Between 1985 and 1989, Cybill Shepherd could be seen in the popular TV series, 'Moonlighting'. "It is something that you think about that for every door that opens, there are doors that close and make things much more difficult," Cybill told Stuart Bykofsky of 'Knight-Ridder Newspapers' at the time. "I feel like I’ve become fully myself for the first time, and become empowered and accepted my own power, really, with this show ('Moonlighting'), for the first time. No matter how many times you’ve been a has-been, it still is a paralysing experience, success. There's always that 'Will it last?' There's always that fear the next time I go down, the pain of it. So I put on this great face that it doesn’t hurt me. I’m indomitable."

In 1985, Cybill Shepherd and Don Johnson starred in the NBC mini-series, 'The Long Hot Summer', a TV remake of the 1958 movie classic. It was understood the 4-week filming of 'The Long Hot Summer' was 6 days behind schedule and $500,000 over budget. Don Johnson said of Cybill Shepherd, "She's irrepressible. I call her a brat. She is an actress with depth that's never been tapped. If anybody ever does tap that source, the sky’s the limit."

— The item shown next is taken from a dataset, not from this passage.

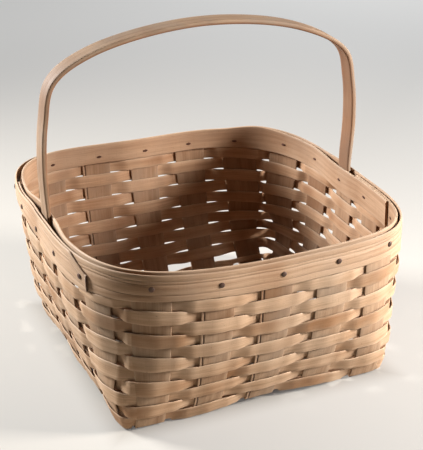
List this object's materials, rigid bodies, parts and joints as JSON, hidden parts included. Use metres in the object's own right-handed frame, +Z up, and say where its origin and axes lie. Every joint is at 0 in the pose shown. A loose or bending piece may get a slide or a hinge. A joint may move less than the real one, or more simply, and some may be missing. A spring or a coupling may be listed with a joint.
{
  "type": "cake basket",
  "caption": "Square woven splint basket with flared walls, a double hoop rim fixed by tacks and a fixed bentwood handle over the top, for carrying a cake or pie.",
  "frame": {"origin": "on the floor under the middle of the basket's overall width and depth", "axes": "+Z up, +X from the left wall to the right wall along the handle's span, +Y from the front wall to the back wall"},
  "size_m": [0.31, 0.3196, 0.3182],
  "materials": {
    "splint_wood": "bare weathered splint, dull, with open grain along the strip",
    "weaver_wood": "bare weathered splint, dull satin, with fine grain along the strip",
    "hoop_wood": "bare smoothed wood, satin, edges worn and darker",
    "handle_wood": "bare wood polished by hand, satin, greyed along its edges",
    "tack_iron": "dark dull iron with a little rust"
  },
  "bodies": {
    "root": {"front_back_splint_1": "splint_wood", "front_back_splint_2": "splint_wood", "front_back_splint_3": "splint_wood", "front_back_splint_4": "splint_wood", "front_back_splint_5": "splint_wood", "side_to_side_splint_1": "splint_wood", "side_to_side_splint_2": "splint_wood", "side_to_side_splint_3": "splint_wood", "side_to_side_splint_4": "splint_wood", "side_to_side_splint_5": "splint_wood", "weaver_row_01": "weaver_wood", "weaver_row_02": "weaver_wood", "weaver_row_03": "weaver_wood", "weaver_row_04": "weaver_wood", "weaver_row_05": "weaver_wood", "weaver_row_06": "weaver_wood", "weaver_row_07": "weaver_wood", "weaver_row_08": "weaver_wood", "weaver_row_09": "weaver_wood", "weaver_row_10": "weaver_wood", "weaver_row_11": "weaver_wood", "outer_rim_hoop": "hoop_wood", "inner_rim_hoop": "hoop_wood", "handle": "handle_wood", "tack_front_1": "tack_iron", "tack_front_2": "tack_iron", "tack_front_3": "tack_iron", "tack_front_4": "tack_iron", "tack_front_5": "tack_iron", "tack_right_1": "tack_iron", "tack_right_2": "tack_iron", "tack_right_3": "tack_iron", "tack_right_4": "tack_iron", "tack_right_5": "tack_iron", "tack_back_1": "tack_iron", "tack_back_2": "tack_iron", "tack_back_3": "tack_iron", "tack_back_4": "tack_iron", "tack_back_5": "tack_iron", "tack_left_1": "tack_iron", "tack_left_2": "tack_iron", "tack_left_3": "tack_iron", "tack_left_4": "tack_iron", "tack_left_5": "tack_iron"}
  },
  "joints": []
}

In October 1987, Cybill gave birth to twins Ariel and Zack. 'Moonlighting' producer Glen Gordon Caron told the press, "In our show, one of the strengths has been our ability to surprise viewers. Cybill got married (to Bruce Oppenheim) and pregnant and now (back in February 1988) the country is a little bit ahead of us for the first time. The whole country seemed obsessed with her pregnancy, so the only way to explain her absence was to indeed make her (Maddie Hayes) pregnant; I don't think we had a choice."

Cybill made the point to Gregg Phillips in 1986, "There are a lot of ways to control a woman. Some women are controlled by sex. Some by power. Some by a liberal-arts education. Marriage is a male invention to control women. I know that, it's the truth. But I love marriage. When I was married it was wonderful to have that communication, but somehow there's always confinement in it. A man should be able to have 5 kids, a wife and a mistress … and a woman should be able to have a lover."

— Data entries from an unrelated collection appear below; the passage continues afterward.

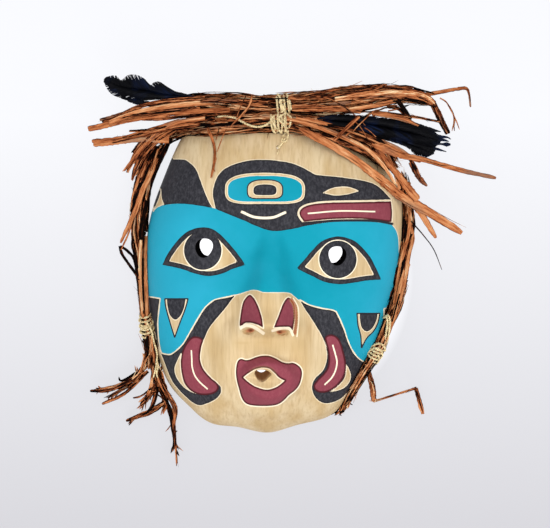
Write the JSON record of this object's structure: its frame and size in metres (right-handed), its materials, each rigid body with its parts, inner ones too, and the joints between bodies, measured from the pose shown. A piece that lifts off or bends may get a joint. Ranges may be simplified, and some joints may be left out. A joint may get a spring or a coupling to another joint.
{
  "type": "wild man mask",
  "caption": "Carved and painted wooden face mask with pierced eyes, a hollow back, and shredded bark, feathers and twine round the crown and cheeks.",
  "frame": {"origin": "under the middle of the whole object, on the plane that the flat rim of the mask's back lies on", "axes": "+Z out of the face, +Y towards the crown, +X towards the wearer's left, which is the right of someone looking at the face"},
  "size_m": [0.4092, 0.3952, 0.1175],
  "materials": {
    "painted_wood": "smooth carved wood, painted turquoise, charcoal and maroon in broad areas",
    "bark": "shredded fibrous bark, matte, red brown to orange",
    "feather": "blue black feather with a satin sheen",
    "twine": "dry straw coloured twine"
  },
  "bodies": {
    "root": {"mask": "painted_wood", "bark_brow": "bark", "bark_crossbar": "bark", "bark_hank_left": "bark", "bark_hank_right": "bark", "twine_crown": "twine", "twine_left": "twine", "twine_right": "twine", "feather_left": "feather", "feather_left_under": "feather", "feather_right": "feather", "feather_right_under": "feather", "ribbon_forked": "bark", "ribbon_fork_tip": "bark", "ribbon_beside": "bark", "ribbon_far_right": "bark", "ribbon_short_right": "bark", "ribbon_hooked": "bark", "ribbon_folded": "bark", "ribbon_hanging": "bark", "ribbon_thin_right": "bark", "ribbon_left_top": "bark", "ribbon_left_upper": "bark", "ribbon_left_low": "bark", "ribbon_cheek_upper": "bark", "ribbon_cheek_lower": "bark", "ribbon_chin_left": "bark", "ribbon_chin_trail": "bark", "ribbon_zigzag": "bark", "ribbon_over_crown": "bark"}
  },
  "joints": []
}
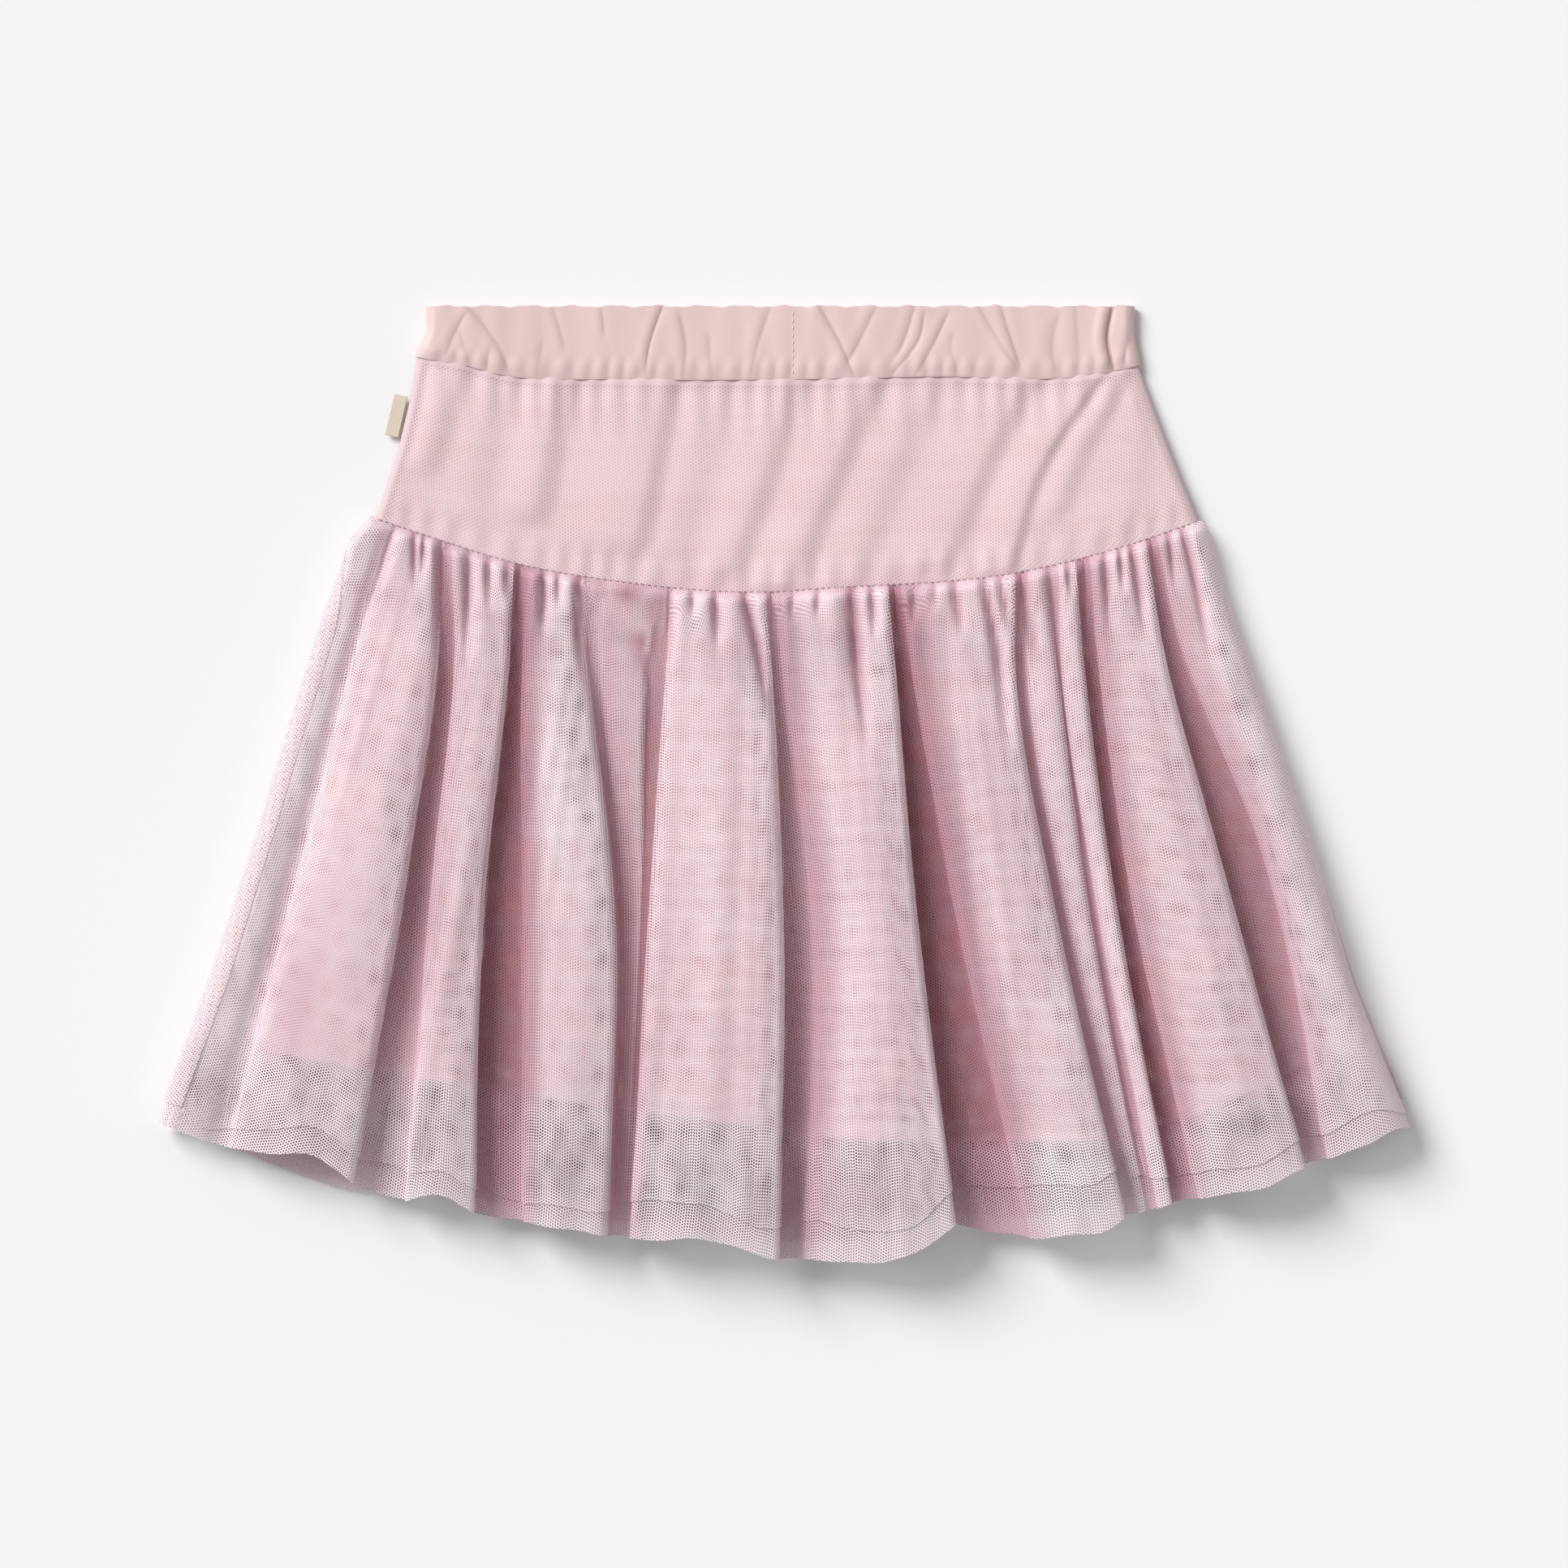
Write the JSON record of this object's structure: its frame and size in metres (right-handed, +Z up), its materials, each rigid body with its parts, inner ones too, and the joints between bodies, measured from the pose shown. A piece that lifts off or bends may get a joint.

Cybill also disclosed, "Sinning in the south was so wonderful. I was brought up with the strong tradition that you didn’t make love until you were married. When it finally happened, you did it with a sense of The Act being important." As filming of the 4th season of 'Moonlighting' resumed in June 1987, one crew member told the press, "There’s no way she can hide it now – unless they do every scene with her sitting down.

"Her face is already rounder and there’s still several months to go before delivery. So they are setting it up so she can become pregnant as a result of her last liaison. A decade ago it would have been an absolute certainty. Unmarried mothers were not fashionable. But Maddie is her own woman and working, unmarried mothers are pretty common these days."

"I'm not saying I don’t like men as lovers," Cybill told 'TV Guide' in 1994. "It's just that I never met a man I wanted forever. My whole life I’ve gone from man to man. It's just time for me not to. It's time for me to be alone and not to be afraid of being alone. I try to keep an open house for my ex-husbands (David Ford and Bruce Oppenheim), and I worked really hard (at it) because we have children together (3). Husbands come and go, but fathers are forever. It’s so important to children that you be able to relate to the father."